On March 23, 1859, Lane embarked at Boston, Massachusetts, on the steamer Arabia, bound for Liverpool, England. He toured London, Paris, Brussels, Antwerp, Rotterdam, and Amsterdam. Next he went to Berlin, Prague, Dresden, Leipzig, Nuremberg, Frankfort, Cologne, Switzerland, and Italy. He returned to New York, from London, arriving after more than a year away on April 27, 1860. He visited libraries and museums throughout the trip.

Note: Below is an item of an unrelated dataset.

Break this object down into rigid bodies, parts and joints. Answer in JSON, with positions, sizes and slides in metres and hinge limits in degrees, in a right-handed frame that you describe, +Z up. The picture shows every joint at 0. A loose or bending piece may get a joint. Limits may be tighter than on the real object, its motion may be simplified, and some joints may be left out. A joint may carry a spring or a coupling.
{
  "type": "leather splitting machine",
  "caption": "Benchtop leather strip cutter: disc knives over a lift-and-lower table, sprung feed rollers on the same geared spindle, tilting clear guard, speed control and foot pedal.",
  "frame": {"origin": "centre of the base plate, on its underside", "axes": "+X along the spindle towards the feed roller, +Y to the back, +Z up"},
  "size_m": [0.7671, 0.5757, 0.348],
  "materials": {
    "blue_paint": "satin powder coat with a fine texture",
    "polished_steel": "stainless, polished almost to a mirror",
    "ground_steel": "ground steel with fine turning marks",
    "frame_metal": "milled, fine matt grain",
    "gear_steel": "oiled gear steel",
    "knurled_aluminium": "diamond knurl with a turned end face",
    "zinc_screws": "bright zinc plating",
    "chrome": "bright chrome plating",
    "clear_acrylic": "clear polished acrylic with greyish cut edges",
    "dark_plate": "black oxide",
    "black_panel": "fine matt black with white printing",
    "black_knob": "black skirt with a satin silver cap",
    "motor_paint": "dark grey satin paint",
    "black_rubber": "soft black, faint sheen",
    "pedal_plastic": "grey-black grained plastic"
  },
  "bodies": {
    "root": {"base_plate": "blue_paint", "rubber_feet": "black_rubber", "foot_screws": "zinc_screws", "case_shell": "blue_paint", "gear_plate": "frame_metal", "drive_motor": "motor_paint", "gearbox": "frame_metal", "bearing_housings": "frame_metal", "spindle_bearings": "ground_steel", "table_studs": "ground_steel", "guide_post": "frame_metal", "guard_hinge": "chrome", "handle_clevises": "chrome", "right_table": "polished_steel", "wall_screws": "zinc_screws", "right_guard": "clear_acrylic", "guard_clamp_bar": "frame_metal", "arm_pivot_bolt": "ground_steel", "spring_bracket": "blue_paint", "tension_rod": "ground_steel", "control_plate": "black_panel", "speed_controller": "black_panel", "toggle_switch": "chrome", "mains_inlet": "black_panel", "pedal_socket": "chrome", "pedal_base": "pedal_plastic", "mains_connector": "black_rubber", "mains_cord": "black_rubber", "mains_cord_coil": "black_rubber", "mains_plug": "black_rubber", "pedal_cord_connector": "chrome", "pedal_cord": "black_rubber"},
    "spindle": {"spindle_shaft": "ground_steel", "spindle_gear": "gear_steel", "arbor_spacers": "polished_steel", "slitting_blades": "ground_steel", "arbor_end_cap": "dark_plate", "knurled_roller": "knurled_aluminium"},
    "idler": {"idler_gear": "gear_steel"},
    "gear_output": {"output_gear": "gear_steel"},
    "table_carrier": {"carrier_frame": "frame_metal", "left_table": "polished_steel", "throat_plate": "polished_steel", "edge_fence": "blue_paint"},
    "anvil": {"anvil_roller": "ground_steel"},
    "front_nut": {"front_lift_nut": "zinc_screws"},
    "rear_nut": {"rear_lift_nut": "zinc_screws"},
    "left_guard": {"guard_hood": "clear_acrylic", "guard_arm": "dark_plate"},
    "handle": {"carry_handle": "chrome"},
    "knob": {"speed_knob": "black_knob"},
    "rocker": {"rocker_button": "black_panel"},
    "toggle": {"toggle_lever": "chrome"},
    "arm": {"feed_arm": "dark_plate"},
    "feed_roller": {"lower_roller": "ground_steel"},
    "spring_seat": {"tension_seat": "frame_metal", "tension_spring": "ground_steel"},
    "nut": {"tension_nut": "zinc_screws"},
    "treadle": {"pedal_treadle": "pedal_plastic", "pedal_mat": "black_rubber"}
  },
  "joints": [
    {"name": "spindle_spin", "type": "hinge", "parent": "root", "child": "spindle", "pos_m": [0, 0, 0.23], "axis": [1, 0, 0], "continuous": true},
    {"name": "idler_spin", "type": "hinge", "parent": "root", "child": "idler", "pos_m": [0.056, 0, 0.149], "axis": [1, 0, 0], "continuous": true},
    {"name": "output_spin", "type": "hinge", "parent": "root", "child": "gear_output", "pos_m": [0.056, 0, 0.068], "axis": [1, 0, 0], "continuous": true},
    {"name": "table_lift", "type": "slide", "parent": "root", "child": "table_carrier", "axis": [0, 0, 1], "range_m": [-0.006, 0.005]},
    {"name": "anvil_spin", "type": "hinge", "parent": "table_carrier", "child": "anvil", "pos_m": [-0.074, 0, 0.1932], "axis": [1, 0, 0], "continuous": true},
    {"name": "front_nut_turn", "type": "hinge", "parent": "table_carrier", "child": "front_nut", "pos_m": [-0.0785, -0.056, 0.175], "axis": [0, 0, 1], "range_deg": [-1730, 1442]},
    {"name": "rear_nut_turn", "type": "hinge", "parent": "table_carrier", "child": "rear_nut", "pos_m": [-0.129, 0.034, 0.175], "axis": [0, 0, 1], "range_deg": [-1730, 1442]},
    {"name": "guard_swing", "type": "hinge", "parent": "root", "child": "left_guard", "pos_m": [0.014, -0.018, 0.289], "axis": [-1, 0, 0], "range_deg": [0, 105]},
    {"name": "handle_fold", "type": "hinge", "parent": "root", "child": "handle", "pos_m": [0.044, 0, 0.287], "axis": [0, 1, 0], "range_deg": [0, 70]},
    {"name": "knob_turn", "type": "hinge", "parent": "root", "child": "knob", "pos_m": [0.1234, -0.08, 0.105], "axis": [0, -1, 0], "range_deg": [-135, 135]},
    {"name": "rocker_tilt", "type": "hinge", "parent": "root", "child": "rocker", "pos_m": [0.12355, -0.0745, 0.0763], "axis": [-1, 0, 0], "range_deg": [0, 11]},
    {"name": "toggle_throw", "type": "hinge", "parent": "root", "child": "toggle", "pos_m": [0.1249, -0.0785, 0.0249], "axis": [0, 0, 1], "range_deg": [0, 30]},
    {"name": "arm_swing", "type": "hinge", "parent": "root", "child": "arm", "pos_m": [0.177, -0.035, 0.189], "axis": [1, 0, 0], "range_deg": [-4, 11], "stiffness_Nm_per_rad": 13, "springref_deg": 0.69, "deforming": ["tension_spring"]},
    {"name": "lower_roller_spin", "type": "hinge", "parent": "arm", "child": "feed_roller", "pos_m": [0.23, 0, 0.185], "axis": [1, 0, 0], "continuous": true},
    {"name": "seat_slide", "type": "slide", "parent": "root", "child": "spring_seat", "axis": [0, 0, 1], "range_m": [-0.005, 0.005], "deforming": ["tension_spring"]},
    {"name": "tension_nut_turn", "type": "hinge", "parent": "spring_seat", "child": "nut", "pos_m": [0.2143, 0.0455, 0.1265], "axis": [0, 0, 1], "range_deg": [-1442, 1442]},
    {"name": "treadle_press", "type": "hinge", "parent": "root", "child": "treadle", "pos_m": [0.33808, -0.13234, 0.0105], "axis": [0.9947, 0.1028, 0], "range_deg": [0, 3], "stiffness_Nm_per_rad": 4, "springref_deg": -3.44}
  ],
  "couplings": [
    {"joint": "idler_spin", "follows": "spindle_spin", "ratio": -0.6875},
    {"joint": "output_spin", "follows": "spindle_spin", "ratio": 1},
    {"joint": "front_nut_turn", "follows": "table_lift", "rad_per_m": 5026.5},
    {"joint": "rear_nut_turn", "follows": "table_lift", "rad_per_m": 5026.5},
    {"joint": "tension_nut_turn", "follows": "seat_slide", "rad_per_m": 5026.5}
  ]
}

Lane devoted his remaining years at Sandusky to studies in his personal library of 4000 books, in the English, French and German languages. Upon his death, this collection was passed to his son, Dr. Ebenezer S. Lane, Jr. of Chicago. It was the only library collection within the city to survive the Great Chicago Fire of 1871. Lane's grandchildren donated the collection to the University of Chicago

==Personal==
Lane and his wife had three children, Dr. Ebenezer S. Lane, of Chicago, Frances Elizabeth, wife of Alfred Cheseborough of Detroit, and William Griswold Lane, lawyer and judge from Sandusky, who married Elizabeth Griswold of Lyme, Connecticut in 1850. He was a member of the Episcopal Church. The New England Historic Genealogical Society elected him a member in 1856, and he was a member of the New York Historical Society, Ohio Historical Society and Chicago Historical Society. He died at Sandusky on June 12, 1866, and his funeral was at his home on June 14. He is interred at Oakland Cemetery in Sandusky.

==Reputation==

He was one of the many able men who have sat on the Supreme Court of Ohio. He had penetrating sagacity and rare intellectual powers, was profoundly versed in the law, and was an omnivorous reader of literature. On the bench he shunned display of learning, and was for the most part content with stating the facts and principles of law which controlled the case; and his opinions, concise, direct, and cogent are conspicuous in the reports for their simplicity and strength.
— Carrington T. Marshall

He came to the Bar when the jurisprudence of Ohio was yet not settled, and brought to its cultivation great general ability, patient research, both in civil and common law and logical power and acumen. His thorough knowledge of the civil law and his varied and extensive and accurate historical learning, qualified him to compare the systems of our several states and of other countries and to educe the great principles which lie at the foundations of all systems of jurisprudence. Ohio will never fully understand how much she is indebted to Judge Lane and those like him, who, before and with him, wrought at the foundation of our social security and general happiness and progress as a State.
— C.L. Latimer

==Lane Seminary==
The Lane Theological Seminary, a Presbyterian institution in Walnut Hills, Cincinnati was endowed in 1829 by a different person named Ebenezer Lane, a Baptist from New Orleans, Louisiana. The subject of this article was not connected with this institution.